The family has retained attorney Bill Stanley and The Stanley Law Group of Virginia to represent their daughter in her Title IX civil case against the Loudoun County School Board, as well as represent the father against “wrongful and unconstitutional” charges filed against him in Circuit Court arising out of an incident at the Loudoun County School Board meeting in June.

In the motion for a change of venue, attorney Stanley says:

“The incident has generated and continues to generate extensive and widespread publicity in the print and broadcast media. Such publicity has resulted in the dissemination of contradictory, inaccurate and inflammatory information about the Defendant and the circumstances and events of June 22, 2021… In fact, the Defendant has been accused of being a “domestic terrorist” by The National School Board Association (NSBA) in a letter to the President of the United States (dated September 29, 2021). Moreover, the Defendant’s daughter is the victim in a case currently pending in the Loudoun County Juvenile and Domestic District Court, which has also received a significant amount of publicity, both locally and nationwide. The incident has also sparked widespread public debate among local community groups, governmental agencies and the public about certain public policies adopted by the Virginia General Assembly, Virginia Department of Education (VDOE), and the Loudoun County School Board and administration. Such public debate has generated and continues to generate extensive attention in the local print and broadcast media and has been inextricably tied to the Defendant. The inaccurate and inflammatory nature of the publicity surrounding the June 22, 2021 incident has resulted in a strong bias against the Defendant in both the mainstream media and some local community groups, and has tainted prospective jurors to such a degree that the Defendant will not be able to receive a fair trial in this jurisdiction. The detrimental impact of the bias against the Defendant is compounded by the fact that his criminal case involves the Loudoun County Public Schools, of which a significant majority of school age children in the county attend, and whose parents will be a part of the potential jury pool.”

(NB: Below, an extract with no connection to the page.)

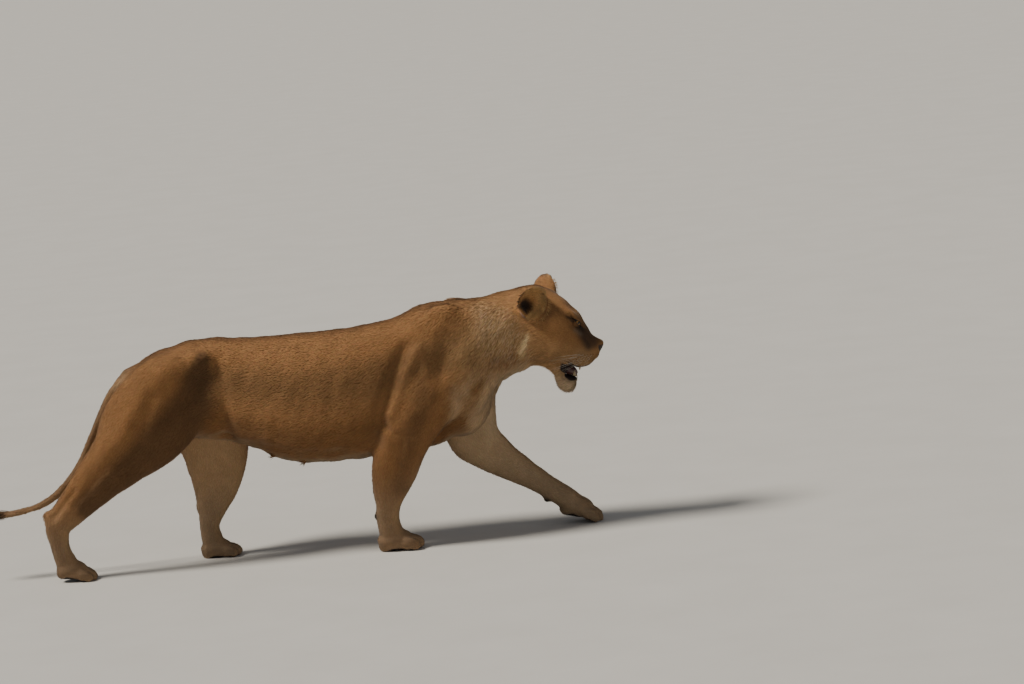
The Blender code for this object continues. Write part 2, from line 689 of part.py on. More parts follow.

In the Motion to recuse the Loudoun County Commonwealth’s Attorney, Stanley said:

“The Loudoun County Commonwealth’s Attorney, Buta Biberaj, chose to handle the prosecution herself for these two misdemeanor charges [against Scott Smith at his original trial in the General District Court]. At the time of sentencing, Ms. Biberaj asked for an active jail sentence for the Defendant as part of his punishment,” apparently believing that Mr. Smith was a “domestic terrorist” who deserved jail time.

All the while, the Commonwealth’s Attorney was simultaneously prosecuting the student who raped Smith’s daughter at a Loudoun County High School. But, “despite the horrific assault upon the Defendant’s daughter, Biberaj permitted the assailant to be released from juvenile detention as the case proceeded…. As Biberaj stated publicly: ‘He appeared to be a good candidate to be put on electronic monitoring based on the information that was provided.’ Subsequent to the Defendant’s daughter’s assailant being released, it is alleged that he abducted and sexually assaulted another female student at another Loudoun County public school. This subsequent sexual assault has garnered adverse publicity for the Loudoun County Commonwealth’s Attorney. But while prosecuting Scott Smith’s daughter’s case, “Biberaj even suggested that there were two sides to the assault: ‘[W]e know what sometimes is reported initially is not then what the end result of all the facts are.’ This startling quote appears to be an intentional attempt to dimmish the credibility of the Defendant’s daughter.” Additionally, “Biberaj was also a member of “Anti-Racist Parents of Loudoun,” a closed Facebook group where members doxxed opponents of the school division’s work to improve racial” and LBTQ/transgender equity.

The motion further stated: “Biberaj cannot possibly be impartial in prosecuting the Defendant’s appeal, since she is directly responsible for the release of the Defendant’s daughter’s assailant and has faced significant criticism for the decision, since the assailant allegedly sexually assaulted another young lady at another school after his release. The oddity of the top prosecutor at a Commonwealth’s Attorney’s Office personally prosecuting a misdemeanor did not go unnoticed, as it was unusual for the elected Commonwealth’s Attorney to handle a misdemeanor charge in General District Court, but for the fact that the charges against Mr. Smith had gained notoriety and had been falsely equated as an act of “domestic terrorism.”

The recusal motion concluded: “It is reasonable to believe that some of Biberaj’s biases and predispositions would be present in [Scott Smith’s criminal case] since her involvement in the release of the Defendant’s daughter’s assailant only came to light after the assault garnered nationwide media attention. Allowing Biberaj to prosecute the Defendant for charges that come as a direct result to the sexual assault would be manifestly unjust to the Defendant and inhibit his right to a fair trial.”